B—— Post-Office, Dec. 13, 1854.

Mr. Silas Stickney.
Dear Sir:
I am in receipt of yours of the 19th ult., and in reply would say that I cannot too highly commend your solicitude in behalf of good morals, and your discretion in selecting the post master of this place to carry out your benevolent designs toward its inhabitants. The corrupting influence of small villages upon large towns is a thing much to be lamented, and it grieves me to think that the unsophisticated inhabitants of this place are to be exposed to the machinations of the "widow stacy and her to girls." It will be, sir, like the Evil One entering the garden of Eden, where all was innocence and purity!

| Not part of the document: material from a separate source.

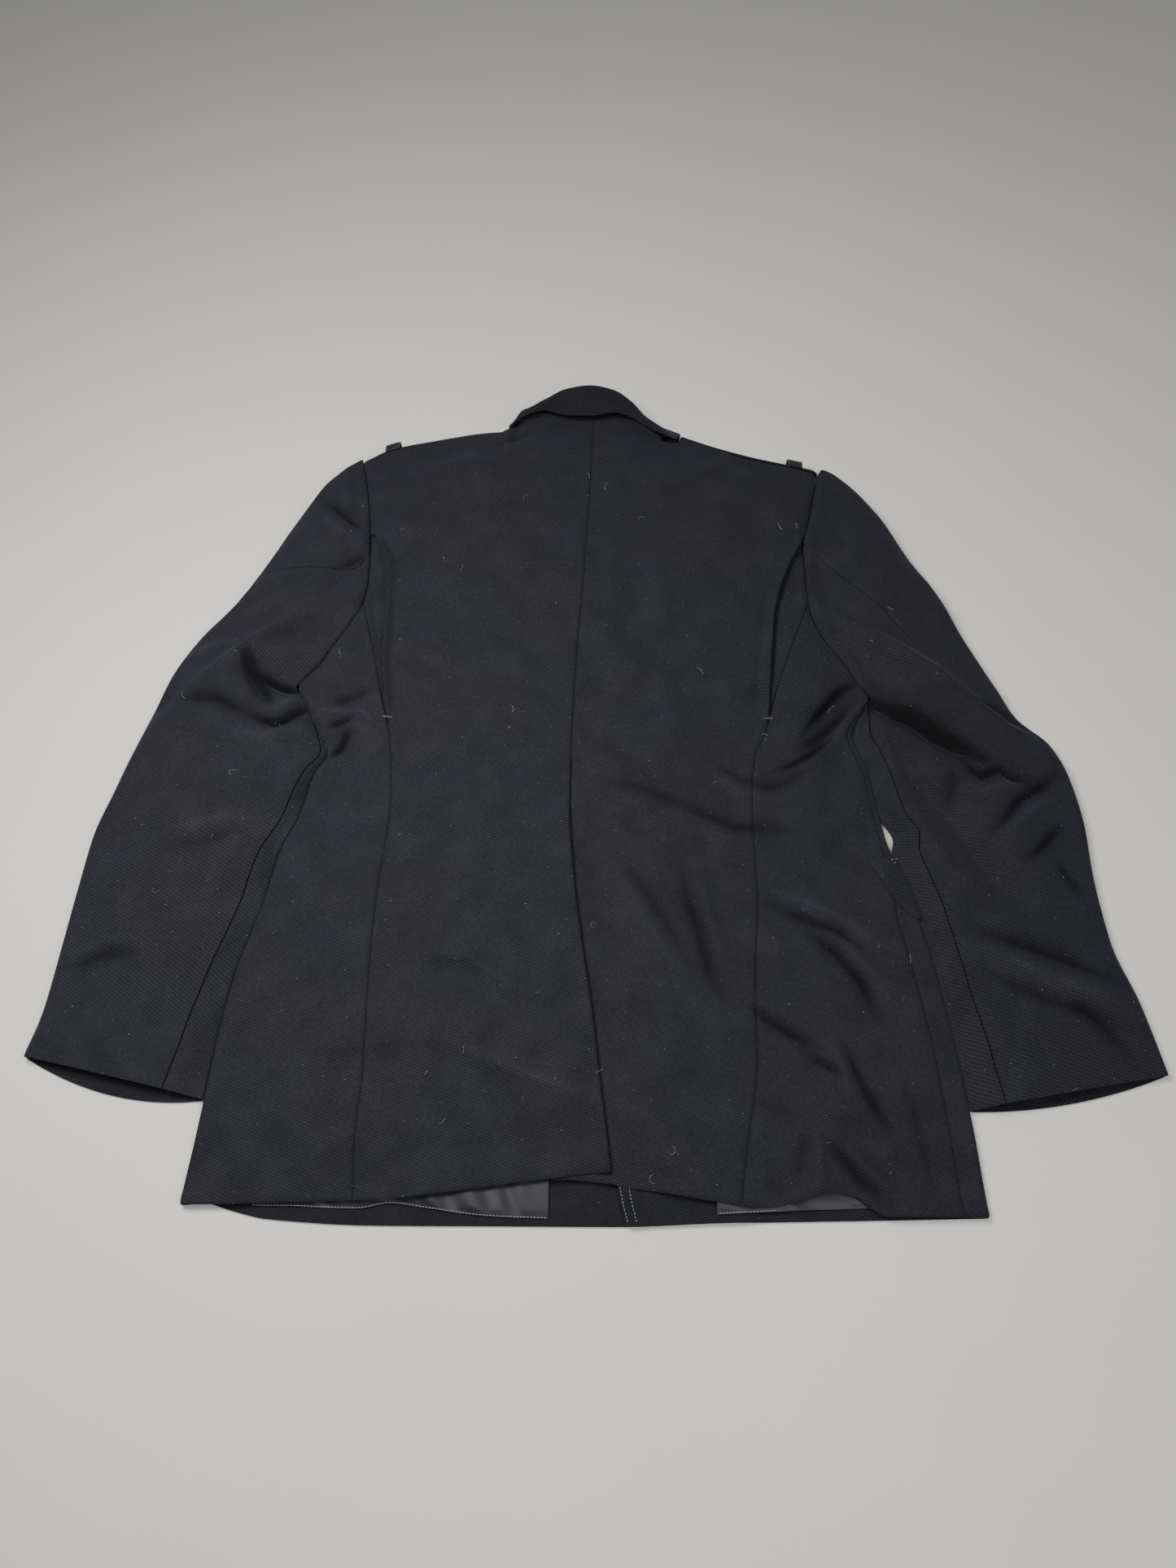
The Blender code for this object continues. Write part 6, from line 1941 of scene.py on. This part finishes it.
shown = []
for hand in ("left", "right"):
    shown.append(add_back(hand))
    add_pleat(hand)
    shown.append(add_side(hand))
    add_front(hand)
    shown += add_sleeve(hand)
add_collar()
add_plate("lapel_left", LAPELS["left"], LIFT["lapels"] - GAP)
add_plate("lapel_right", LAPELS["right"], LIFT["lapels"] - GAP)
add_plate("flap_left", FLAP_LEFT, LIFT["flaps"] - GAP)
add_flap_right()
add_loops()
add_lining("left")
add_lining("right")
add_buttons()
add_stitching()
add_lint(shown)

# Floor, light and camera

FLOOR = {"size": 8.0, "height": -0.0006}
SKY = {"colour": (0.92, 0.95, 1.0, 1.0), "strength": 0.22}

bpy.ops.mesh.primitive_plane_add(size=FLOOR["size"], location=(0, 0, FLOOR["height"]))
floor = bpy.context.active_object
floor.name = "floor"
floor.data.materials.append(make_floor_material())

world = bpy.data.worlds.new("soft_room")
world.use_nodes = True
sky = world.node_tree.nodes["Background"].inputs
sky["Color"].default_value = SKY["colour"]
sky["Strength"].default_value = SKY["strength"]
bpy.context.scene.world = world

LIGHTS = {                 # place, what it points at, size, power and colour
    "window": ((-0.38, 0.0, 0.9), (-0.02, -0.15, 0), 0.4, 14.5, (1.0, 0.98, 0.94)),
    "room": ((0.5, -0.75, 1.3), (0.1, -0.25, 0), 0.9, 14.0, (1.0, 0.975, 0.94)),
}

for name, (place, target, size, power, colour) in LIGHTS.items():
    light = bpy.data.lights.new(name, "AREA")
    light.size, light.energy, light.color = size, power, colour
    lamp = bpy.data.objects.new(name, light)
    lamp.location = place
    lamp.rotation_euler = (Vector(target) - Vector(place)).to_track_quat("-Z", "Y").to_euler()
    bpy.context.scene.collection.objects.link(lamp)

CAMERA = {
    "focal": 1400.0,       # in the photograph's pixels
    "long_side": 1927.0,
    "sensor": 36.0,
    "height": 0.926,
    "pitch": 63.3,         # degrees below level
    "place": (-0.0048, -0.507),
}
camera_data = bpy.data.cameras.new("camera")
camera_data.sensor_width = CAMERA["sensor"]
camera_data.sensor_fit = "AUTO"
camera_data.lens = CAMERA["focal"] / CAMERA["long_side"] * CAMERA["sensor"]
camera = bpy.data.objects.new("camera", camera_data)
camera.location = (*CAMERA["place"], CAMERA["height"])
camera.rotation_euler = (math.radians(90.0 - CAMERA["pitch"]), 0.0, 0.0)
bpy.context.scene.collection.objects.link(camera)
bpy.context.scene.camera = camera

If in the course of my official duties, I find it feasible to ward off impending danger from this immaculate town, be assured that I shall not fail to do so.
Yours, &c.
W. D——, P. M.


But post masters are made confidants in graver matters than these. They are not unfrequently called upon by deserted wives to look up their truant husbands, and by desolate husbands to aid them in recovering frail partners, who have been unfaithful to their marriage vows, and have forsaken the "guides of their youth."

Letters of this description are principally from the more illiterate class of community; yet amid the crooked chirography and bad spelling, there sparkles so much tender affection, sometimes for the guilty one, sometimes for the innocent children, who are suffering from the unprincipled conduct of a parent, that these cases command the warmest sympathy of those whose aid is invoked, although the requests thus made relate to matters entirely out of their sphere, and consequently they are seldom able to afford much assistance to the parties in trouble.

I will here give an extract from this class of letters, as illustrating the above remarks. The following is from a letter received by the post master of a city in Ohio, from a woman who had been deserted by her husband five years previous. She requested the post master to read it to her husband, in case he should find him, so it is written at the latter person. In the postscript, (which is generally supposed to contain the pith of female correspondence,) she says,—

"You would shed tears If you onley could see wat a smart peart little boy you have hear what a sham It Is to think that A sensable man should leave a wife and a child that Is got as much sense as he has—and people say he is as much like you as he can be he has got the pretys black eyes I have ever seen In any ones head he has an eye like a hawk."

Thus is the argumentum ad hominem supplied by woman's instinct. Fatherly pride was called upon to effect that to which conjugal affection was inadequate.